Nel 2108, ha suscitato grande commozione la morte di Pamela Mastroprietro, uccisa e fatta apezzi dal nigeriano Innocent Oseghale, con vari precedenti per spaccio. Si è preso l’ergastolo anche in Cassazione, lo scorso anno, e prima di uccidere la ragazza romana aveva in tasca un permesso di soggiorno ampiamente scaduto. Di lui sappiamo tutto, ma né la droga né i documenti lo hanno fermato. Come mai?
Già dimenticato il caso di Hicham Boukssid, che nell’agosto del 2019, a Reggio Emilia, accoltella a morte una barista cinese di 24 anni, Hui Zhou. Marocchino, 34 anni, l’uomo ha recentemente subito una condanna in secondo grado a Bologna a soli 20 anni e sei mesi, perché gli è stata riconosciuta la seminfermità mentale. Il particolare inquietante è che Boukssid era stato identificato ed espulso già nel 2015, dopo un controllo antidroga, ma la sua fedina penale era intonsa e dalle colline emiliane non se n’è mai andato. Un altro omicidio tra immigrati va in scena a Milano, al Giambellino, nel luglio del 2017. Un marocchino di 52 anni, Mostafa El Gatnaoui, ammazza con due colpi di cacciavite al cuore un ragazzo egiziano di soli 18 anni, muratore e incensurato. Il motivo è una stupida lite sul fumo, fuori da un bar. L’assassino risulterà avere una sfilza di precedenti penali per reati contro la persona e ovviamente era irregolare da vent’anni. Insomma, aveva ampiamente incontrato la giustizia, ma la giustizia aveva lasciato andare lui e il suo cacciavite.

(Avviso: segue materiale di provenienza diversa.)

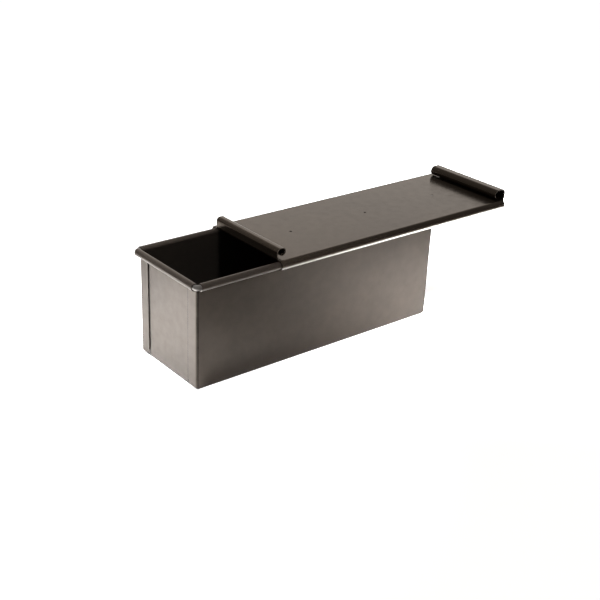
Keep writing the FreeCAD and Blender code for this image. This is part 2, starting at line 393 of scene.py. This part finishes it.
def camera():
    """The camera, at the photograph's viewing angle."""
    azimuth, elevation, roll = (math.radians(a) for a in (CAMERA_AZIMUTH, CAMERA_ELEVATION, CAMERA_ROLL))
    back = Vector(
        (
            math.sin(azimuth) * math.cos(elevation),
            -math.cos(azimuth) * math.cos(elevation),
            math.sin(elevation),
        )
    )
    level = Vector((0, 0, 1)).cross(back).normalized()
    rise = back.cross(level)
    right = math.cos(roll) * level + math.sin(roll) * rise
    up = math.cos(roll) * rise - math.sin(roll) * level
    data = bpy.data.cameras.new("camera")
    data.lens = CAMERA_LENS
    data.sensor_width = CAMERA_SENSOR
    data.clip_end = CAMERA_REACH
    piece = bpy.data.objects.new("camera", data)
    turn = Matrix((right, up, back)).transposed().to_4x4()
    place = back * CAMERA_DISTANCE + level * CAMERA_RIGHT + rise * CAMERA_UP
    piece.matrix_world = Matrix.Translation(place) @ turn
    bpy.context.scene.collection.objects.link(piece)
    bpy.context.scene.camera = piece


# The pan's marks: the rim rolls' rubbed band with its painted highlight, and dark lines of painted shade
# at the tab edges and along the corner folds.
pan_marks = [(rim_rub_and_highlight, RIM_POLISH_AND_HIGHLIGHT), (seam_shade, PAINTED_SHADE_COLOUR), (fold_shade_line, PAINTED_SHADE_COLOUR)]
pan_steel = steel("pan_steel", PAN_OXIDE, WORN_SHEET, rough=0.36, bare_share=0.5, marks=pan_marks)
# The lid's mark: the channels' rubbed band, brightened into a painted highlight.
lid_marks = [(channel_rub_and_highlight, LID_POLISH_AND_HIGHLIGHT)]
lid_steel = steel("lid_steel", LID_OXIDE, WORN_SHEET, rough=0.20, bare_share=0.5, marks=lid_marks)
wire_steel = steel("wire_steel", WIRE_OXIDE, WORN_WIRE, rough=0.32, bare_share=0.4)

for node in ("base_and_sides", "left_end_panel", "right_end_panel"):
    dress(node, pan_steel)
dress("rim_wire", wire_steel)
dress("sliding_lid", lid_steel)

table = floor()
room()
front = pool("right_front_spot", (0.34, -0.40, 1.2), (0.21, -0.04, 0), cone=14.0, power=590.0)
light_only(front, table)
pool("inside_spot", (-0.10, -0.60, 1.0), (-0.09, 0.03, 0.06), cone=7.0, power=280.0)
pool("left_back_pool", (-0.45, 0.30, 1.2), (-0.28, 0.06, 0), cone=24.0, power=380.0)
pool("right_back_pool", (0.60, 0.60, 1.2), (0.42, 0.28, 0), cone=40.0, power=150.0)
camera()
bpy.context.scene.view_settings.view_transform = "Standard"
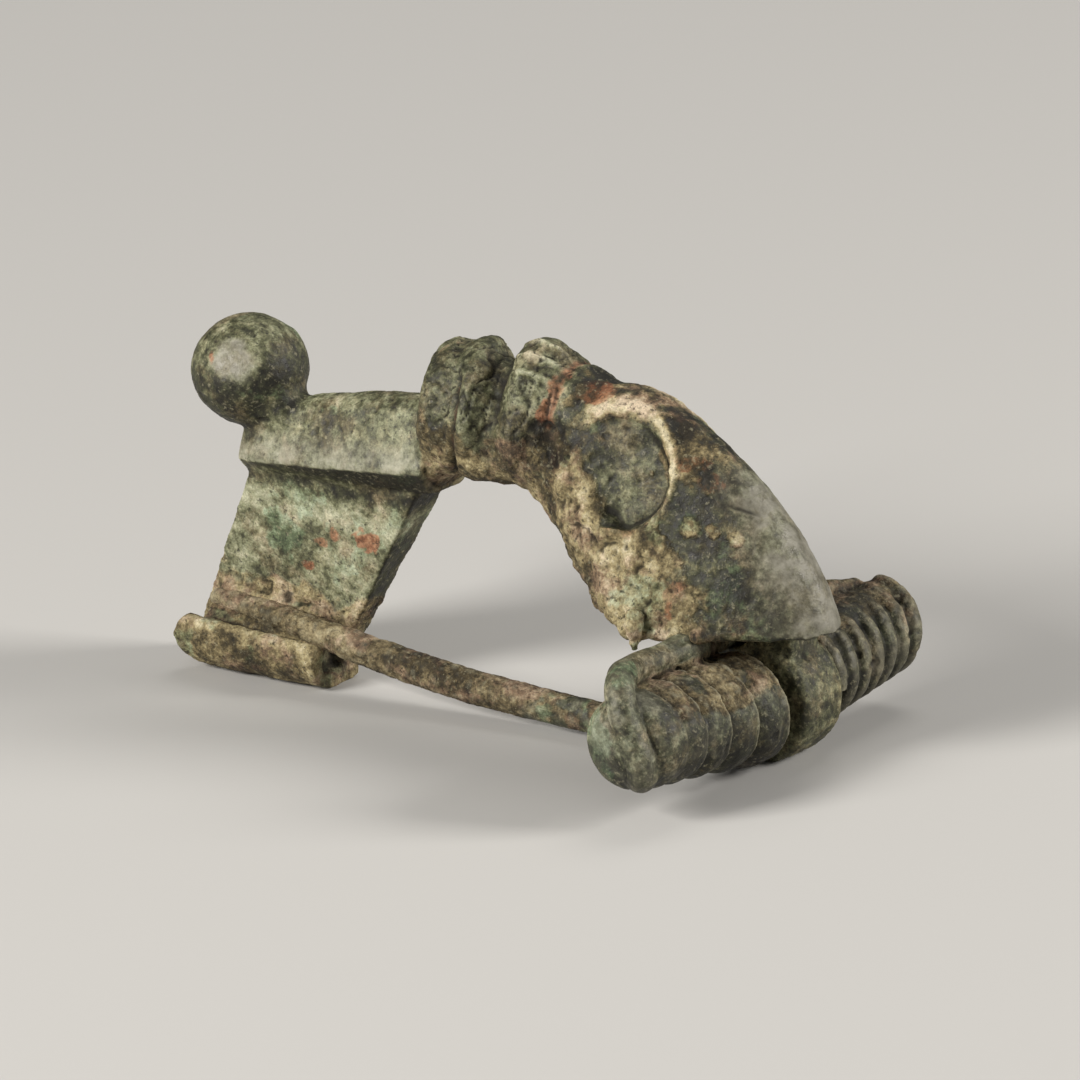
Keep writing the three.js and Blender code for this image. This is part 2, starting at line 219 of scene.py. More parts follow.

E per la serie «Tutto può succedere», ecco una storia a lieto fine. A Palermo nel 2015, il Riesame annulla la scarcerazione di un siriano, Okrema Ahmad, accusato di essere lo scafista di un barcone all’interno del quale morirono soffocate nella stiva 52 persone. Il provvedimento arriva quando l’immigrato, liberato dal Gip, si è già dato alla macchia. Dopo qualche mese viene trovato e nuovamente arrestato. Si fa due anni di custodia cautelare, al processo chiedono per lui l’ergastolo e invece viene assolto con formula piena in due gradi di giudizio. Okrema il siriano è un infermiere e Dio sa se ce ne sarebbe bisogno, in certi tribunali.